THE BLOOD that has been drenching your television set this month flows directly from one of the most celebrated massacres in American history -- Custer's Last Stand.
In prime time during the last three weeks, mothers have been poisoning daughters, husbands killing wives, brothers beating brothers, nurses doing in babies. A woman was thrown in prison for a murder her husband probably committed. Another woman had to clear her daughter of a murder charge. Coming up, a mother will track down her daughter's rapist.
The brutal beat goes on.
There is a very simple reason that these movies and miniseries are on the air: People watch them. But the reason the networks are so full of them this month, the crucial ratings sweeps month, goes back to a couple of failures last year.
Both were ambitious miniseries on ABC, "Son of the Morning Star," about Custer's ill-fated attack on an Indian village, and "Separate but Equal," the story of the legal battle that led to the 1954 Supreme Court ruling outlawing segregated schools.
These were expensive productions that required costumes and props for their historical settings. The cast of "Son of the Morning Star" was huge, and the salary for Sidney Poitier, star of "Separate but Equal," was undoubtedly of similar proportions.
And despite some serious flaws, both were fine examples of quality television. But the bottom line is, both failed. Oh, they didn't sink out of sight in the ratings, but they didn't do well enough to pay their bills.
So, in this season that has already been noted for a conservative approach to new series, the networks retreated to the tried-and-true for their movies and miniseries, too. And that meant true weirdo crime stories, preferably featuring strange goings-on within an apparently respectable family. Generally, the casts were limited, the settings were contemporary, the costs were relatively low.
Over the years, whether it's Robert Urich as a respected insurance salesman who kills his wife or Peter Coyote as a high school teacher who schemes with his principal to do in his lover and her two kids, these productions have shown sure-fire appeal. If they didn't hit the ratings jackpot, they at least broke even.
And, also over the years, the classy miniseries has shown an up-and-down appeal. Following the huge success of "Roots" in 1977, every network jumped on the miniseries bandwagon and rode it to high ratings. It began to falter in the mid-'80s and seemed to come apart with the big losses ABC suffered with 12 hours of "Amerika" and 30 of "War and Remembrance."

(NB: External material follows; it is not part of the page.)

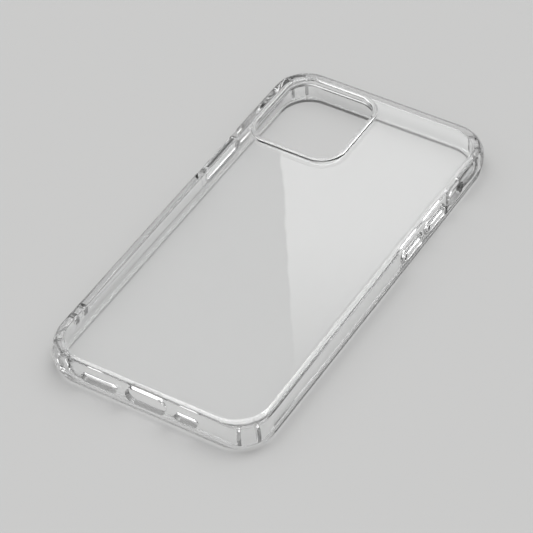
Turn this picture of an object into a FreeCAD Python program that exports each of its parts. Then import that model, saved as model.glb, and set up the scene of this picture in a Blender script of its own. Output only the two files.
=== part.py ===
import FreeCAD, Part
import math
import os

import Sketcher

# A clear protective case for a flat-sided phone of about 146.7 x 71.5 x 7.7 mm.
#
# The case lies on its front rim, so the hard back panel is on top. +Z points out of the back,
# +Y points to the end of the phone that carries the camera, and the origin is on the rim plane,
# in the middle of the case. Seen from the back, the power button is on the left side wall and
# the volume buttons and the ring switch are on the right one. All sizes are millimetres.

os.makedirs("parts", exist_ok=True)
doc = FreeCAD.newDocument("clear_phone_case")


# ----------------------------------------------------------------------------------------------
# Driving sizes
# ----------------------------------------------------------------------------------------------

class Length:
    """A size that carries its number and the sheet expression that gives the same number."""

    def __init__(self, number, text):
        self.number = float(number)
        self.text = text

    def __add__(self, other):
        other = as_length(other)
        return Length(self.number + other.number, "(%s + %s)" % (self.text, other.text))

    def __sub__(self, other):
        other = as_length(other)
        return Length(self.number - other.number, "(%s - %s)" % (self.text, other.text))

    def __mul__(self, factor):
        return Length(self.number * factor, "(%s * %s)" % (self.text, factor))

    def __truediv__(self, divisor):
        return Length(self.number / divisor, "(%s / %s)" % (self.text, divisor))

    def __neg__(self):
        return Length(-self.number, "(0 - %s)" % self.text)


def as_length(value):
    if isinstance(value, Length):
        return value
    return Length(value, "%s" % value)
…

The success of "Lonesome Dove" for CBS revived it for a while and probably led to the making of "Son of the Morning Star" and "Separate but Equal." When those two failed, however, it meant the current end of such risky ventures and the beginning of the deluge of weird crime stories.
Over the years that genre had been perfected, too, in no small part due to the work of Farrah Fawcett. She racked up huge ratings numbers in both "The Burning Bed," in which she played a battered wife who burned her husband to death, and the miniseries "Small Sacrifices," which featured her as a mother who killed her kids.
And so a formula was born. Pick a true story of a weird crime, preferably intra-family, that has an important part for a woman. Pick a recognizable TV series star for that part. Voila! Good numbers.
It works because the crime attracts the men who have always flocked to cop shows, and the female star draws the women viewers. Keep in mind that in its heyday, Fawcett and her fellow "Charlie's Angels" had a bigger female audience than male.
That formula has been in evidence this month. Its problem is that it usually portrays a woman as either crazed killer (Judith Light as a psychopathic poisoner in "Wife, Mother, Murderer," Susan Ruttan as a baby-killing nurse in "Deadly Medicine") or pitiful victim (Michelle Lee's mother of tragically feuding boys in "My Son Johnny"). Rarely is she a strong heroine, though Valerie Bertinelli does play such a character in "In a Child's Name," the CBS two-parter that began last night and continues tomorrow at 9 p.m. on Channel 11 (WBAL).
But beyond the glib demographic analysis of the appeal of these shows is the deeper question of why they resonate within the American viewing public.
One aspect most of these movies have in common is a villain who appears normal, perhaps admirable, on the surface, but harbors hidden demonic impulses.
This is, of course, a classic horror motif-- the suave, charming man who, behind his cloak, is Dracula, the vampire; the esteemed scientist Dr. Frankenstein who is making a monster in his laboratory; Dr. Jekyll who can also be Mr. Hyde.
It is particularly compelling when these stories are true. They have a fearsome attraction to a mobile, estranged society that has destroyed its heritage of close-knit communities where the hidden sins and foibles of the citizenry were common, if unspoken, knowledge.
Instead, we inhabit tract homes in the city where the company has just transferred us, surrounded by acres of neighbors, passing acquaintances judged on brief encounters and surface appearances, with histories that are unknown or perhaps invented.
Television programs such as these can only further distance us. Their success conjures up a vision of a family watching these shows, then staring out at the world, filled with distrust, wondering which of the new neighbors is actually a killer in the disguise of normalcy, then retreating back into their protective cocoon.